Text is from the Early Music Vancouver website.

Jacqueline Woodley, soprano; Tyler Duncan, baritone; Pacific Baroque Orchestra directed by Alexander Weimann

In Apollo e Dafne, Handel retells the ancient story of a boastful god’s frustrated love and a determined nymph’s unbending resistance. This dramatic cantata, completed after Handel’s return from Italy, exudes the fresh vitality and self-assurance of a newly famous composer at his homecoming and hints at the future glories of his opera career. Alongside this colourful early work, the Pacific Baroque Orchestra presents Vivaldi’s Bassoon Concerto in B-flat major (“La Notte”) featuring bassonist Nathan Helgeson and Handel’s Overture to Agrippina.

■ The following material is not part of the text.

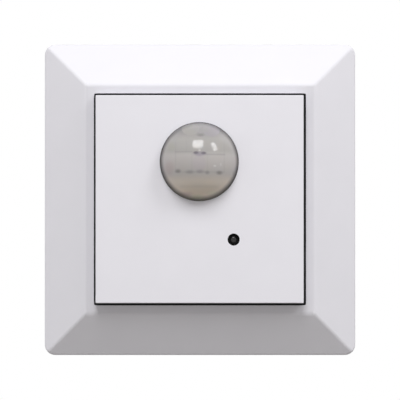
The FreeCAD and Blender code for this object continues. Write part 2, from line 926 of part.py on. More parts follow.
def dial(x, z):
    back = socket_back + dial_recess
    front = trimmer_back - dial_lift
    pin_front = trimmer_back + dial_pin_length - dial_lift
    disc = joined([rod(dial_radius, back, front, x, z), rod(dial_pin_radius, front, pin_front, x, z)])
    slot = block(dial_slot_width, dial_slot_length, back, back + dial_slot_depth, x, z)
    pointer = block(dial_pointer, dial_pointer, back, back + dial_slot_depth, x, z + dial_radius)
    return less(disc, [slot, pointer])


def terminal_half(side):
    x = side * terminal_place
    body = block(terminal_width, terminal_height, terminal_back, terminal_front,
                 x, terminal_z, terminal_corner)
    contact_back = terminal_front - contact_length - fit_gap
    holes = [rod(contact_radius + fit_gap, contact_back, terminal_front, x, terminal_z)]
    wire_end = terminal_back + wire_hole_depth - fit_gap
    for sx, sz in corners:
        holes.append(rod(wire_hole, terminal_back, wire_end,
                         x + sx * wire_hole_spread, terminal_z + sz * wire_hole_rise))
    return less(body, holes)


def terminal_contacts():
    contacts = []
    back = terminal_front - contact_length
    for side in (-1, 1):
        x = side * terminal_place
        tube = rod(contact_radius, back, terminal_front, x, terminal_z)
        contacts.append(less(tube, [rod(contact_bore, back, terminal_front, x, terminal_z)]))
    return contacts


def rivet_holes(back, front):
    radius = rivet_radius + fit_gap
    pair = [rod(radius, back, front, side * rivet_spread, rivet_place) for side in (-1, 1)]
    return [hole for strip in pair for hole in quarter_turns(strip)]


def rivet_sinks(gap):
    """Countersinks in the ring's back for the rivets' closed ends."""
    sinks = []
    profile = [(0, 0), (rivet_sink_radius + gap, 0), (rivet_radius + gap, rivet_sink), (0, rivet_sink)]
    for side in (-1, 1):
        sinks += quarter_turns(turned(profile, side * rivet_spread, rivet_place))
    return sinks


def support_ring():
    plate = block(ring_size, ring_size, 0, ring_thick, corner=ring_corner)
    opening = block(ring_opening, ring_opening, 0, ring_thick, corner=socket_corner + ring_gap)
    slots = [upright_slot(slot_width, slot_length, 0, ring_thick, side * box_screw_place)
             for side in (-1, 1)]
    rounds = [rod(round_hole, 0, ring_thick, 0, side * box_screw_place) for side in (-1, 1)]
    return less(plate, [opening] + slots + rounds + rivet_holes(0, ring_thick) + rivet_sinks(fit_gap))


def strip_wall(points, thick):
    """Outline of a bent strip, from its middle line."""
    sides = ([], [])
    for index, point in enumerate(points):
        before = points[max(index - 1, 0)]
        after = points[min(index + 1, len(points) - 1)]
        into = (point[0] - before[0], point[1] - before[1])
        out = (after[0] - point[0], after[1] - point[1])
        normals = []
        for run in (into, out):
            size = math.hypot(*run)
            if size > 0:
                normals.append((-run[1] / size, run[0] / size))
        mean = [sum(parts) / len(normals) for parts in zip(*normals)]
        size = math.hypot(*mean)
        stretch = thick / 2 / size ** 2
        sides[0].append((point[0] + mean[0] * stretch, point[1] + mean[1] * stretch))
        sides[1].append((point[0] - mean[0] * stretch, point[1] - mean[1] * stretch))
    return sides[0] + sides[1][::-1]


def retaining_springs():
    level = ring_thick + spring_thick / 2
    bend = ring_opening / 2 - spring_clear - spring_thick / 2
    grip = socket_size / 2 + spring_gap + spring_thick / 2
    line = [(spring_end, level), (bend, level), (grip, -spring_bump), (bend, -spring_length)]
    points = [at(-spring_width / 2, depth, up) for up, depth in strip_wall(line, spring_thick)]
    face = Part.Face(Part.makePolygon(points + points[:1]))
    spring = face.extrude(FreeCAD.Vector(spring_width, 0, 0))
    holes = rivet_holes(ring_thick, ring_thick + spring_thick)
    return [less(copy, holes) for copy in quarter_turns(spring)]


def spring_rivets():
    rivets = []
    seat = ring_thick + spring_thick
    top = seat + rivet_head_thick
    profile = [(0, 0), (rivet_sink_radius, 0), (rivet_radius, rivet_sink), (rivet_radius, seat),
               (rivet_head, seat), (rivet_head, top), (0, top)]
    for side in (-1, 1):
        rivets += quarter_turns(turned(profile, side * rivet_spread, rivet_place))
    return rivets


def mounting_screw(side):
    x = side * box_screw_place
    front = ring_thick + box_screw_head_thick
    head = rod(box_screw_head, ring_thick, front, x)
    head = head.makeFillet(box_screw_head_round, edges_at(head, front))
    neck = rod(box_screw_neck, 0, ring_thick, x)
    shank = rod(box_screw_radius, -box_screw_length, 0, x)
    return less(joined([head, neck, shank]), cross_recess(front, x))


def moved_with_head(shapes):
    """Places pieces of the detector head, which sits a little off the frame's middle."""
    for shape in shapes:
        shape.translate(FreeCAD.Vector(head_shift, 0, 0))
    return shapes


def save(name, shapes):
    shapes = shapes if isinstance(shapes, list) else [shapes]
    solids = [solid for shape in shapes for solid in shape.Solids]
    shape = solids[0] if len(solids) == 1 else Part.makeCompound(solids)
    faulty = [solid for solid in solids if not solid.isValid() or solid.Volume <= 0]
    shape.exportStep(os.path.join("parts", name + ".step"))
    print(name, len(solids), round(sum(solid.Volume for solid in solids), 2), "FAULTY" if faulty else "")


def main():
    os.makedirs("parts", exist_ok=True)
    wall_side = {
        "support_ring": support_ring(),
        "retaining_springs": retaining_springs(),
        "spring_rivets": spring_rivets(),
        "mounting_screws": [mounting_screw(side) for side in (-1, 1)],
        "cover_frame": cover_frame(),
    }
    for name, shapes in wall_side.items():
        save(name, shapes)
    head = {
        "center_plate": center_plate(),
        "lens_dome": lens_dome(),
        "lens_retainer": lens_retainer(),
        "sensor_sleeve": sensor_sleeve(),
        "light_guide": light_guide(),
        "photodiode": photodiode(),
        "sensor_pcb": sensor_pcb(),
        "pir_can": pir_can(),
        "pir_base": pir_base(),
        "pir_window": pir_window(),
        "pir_element": pir_element(),
        "pir_leads": pir_leads(),
        "status_led": status_led(),
        "microcontroller": microcontroller(),
        "microcontroller_pins": microcontroller_pins(),
        "crystal": crystal(),
        "board_socket": board_socket(),
        "board_header": board_header(),
        "header_pins": header_pins(),
        "bus_pcb": bus_pcb(),
        "board_screws": [board_screw(x, z) for x, z in pillar_places],
        "bus_transceiver": bus_transceiver(),
        "transceiver_pins": transceiver_pins(),
        "storage_capacitor": storage_capacitor(),
        "capacitor_base": capacitor_base(),
        "choke": choke(),
        "surge_diode": surge_diode(),
        "chip_capacitors": chip_capacitors(),
        "chip_resistors": chip_resistors(),
        "bus_pins": bus_pins(),
        "programming_switch": programming_switch(),
        "switch_plunger": switch_plunger(),
        "programming_button": programming_button(),
        "programming_led": programming_led(),
        "trimmer_bodies": trimmer_bodies(),
        "sensitivity_dial": dial(*trimmer_places[0]),
        "hold_time_dial": dial(*trimmer_places[1]),
        "rear_housing": rear_housing(),
        "housing_screws": [housing_screw(x, z) for x, z in screw_places],
        "terminal_red": terminal_half(-1),
        "terminal_grey": terminal_half(1),
        "terminal_contacts": terminal_contacts(),
    }
    for name, shapes in head.items():
        save(name, moved_with_head(shapes if isinstance(shapes, list) else [shapes]))


main()
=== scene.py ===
import json
import math

import bmesh
import bpy
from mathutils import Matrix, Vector


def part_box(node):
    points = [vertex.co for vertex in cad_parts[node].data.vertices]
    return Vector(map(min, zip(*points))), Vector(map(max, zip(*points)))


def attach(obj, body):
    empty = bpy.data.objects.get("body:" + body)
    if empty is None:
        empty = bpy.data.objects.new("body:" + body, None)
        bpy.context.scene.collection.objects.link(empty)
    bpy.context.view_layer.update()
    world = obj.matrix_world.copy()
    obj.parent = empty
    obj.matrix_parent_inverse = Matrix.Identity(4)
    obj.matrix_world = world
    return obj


# A motion detector in a bevelled cover frame. Places are in metres, in the frame of the CAD:
# the front faces -Y, +X is right and +Z is up. Sizes in materials and of the thread are in
# millimetres, and tones are linear.
mm = 0.001
white = (1.0, 1.0, 1.0, 1.0)
black = (0.0, 0.0, 0.0)

# Camera, with its elevation in degrees and its lens in millimetres
camera_distance = 1.7875
camera_elevation = -1.05
camera_lens = 605.0
camera_aim = (0.0, -0.0015, -0.00005)
camera_near = 0.1
camera_far = 50.0

# Light, where a radiance of 1 shows as white. It comes from all round, with an extra for each
# side: axis, where on it the extra starts, where it is full, and how much it adds
ambient = 0.57
side_extras = (
    (2, 0.0, 1.0, -0.54),
    (2, 0.0, -1.0, -0.55),
    (1, -0.5, -1.0, -0.16),
    (0, 0.0, -1.0, 0.49),
    (0, 0.0, 1.0, 0.25),
)
lamp_distance = 0.9
key_radiance = 11.2
key_direction = (-0.06, -0.64, 0.768)
key_size = (0.38, 0.4)
side_radiance = 10.2
side_direction = (0.61, -0.48, 0.63)
side_size = (0.21, 0.33)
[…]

This concert is generously sponsored by Delma Hemming & Vincent and Zelie Tan

PROGRAMME

George Frideric Handel (1685-1759)
Ouverture from Agrippina, HWV 6

Antonio Vivaldi (1678-1741)
Bassoon Concerto in B-flat major (“La Notte”), RV 501
Largo – Andante molto
Presto (Fantasmi)
Presto
Gli Istromenti sempre pianissimo (Il Sonno)
Allegro (Sorge l’Aurora)

George Frideric Handel
Apollo e Dafne (La terra è liberata), HWV 122

PROGRAMME NOTES
From 1738 to 1818, visitors to London’s Vauxhall gardens flocked to see Louis Roubiliac’s marble statue of George Frideric Handel, who had by that time won his share of laurels as England’s musical hero. The “laurels” are metaphorical in this case, because Roubiliac’s Handel is dressed not in classical regalia but in comfortable contemporary dress: casually leaning on a stack of his own musical scores, he sports a soft cloth cap, a simple shirt open at the collar, a loose robe and slippers—a composer at work in his own home. Despite this homely depiction, to be represented by a life-sized marble statue was a rare and perhaps unprecedented honour for a living composer, one usually reserved for rulers and military heroes. This contrast is brought out by the one deliberate anachronism introduced by Roubiliac in his portrait of Handel: the ancient Greek lyre that the composer is plucking with his right hand. The instrument suggests a resemblance to the mythical musician Orpheus, or even—as the inlaid face and radiating sunbeams on the lyre would suggest—to the Greek sun-god Apollo himself.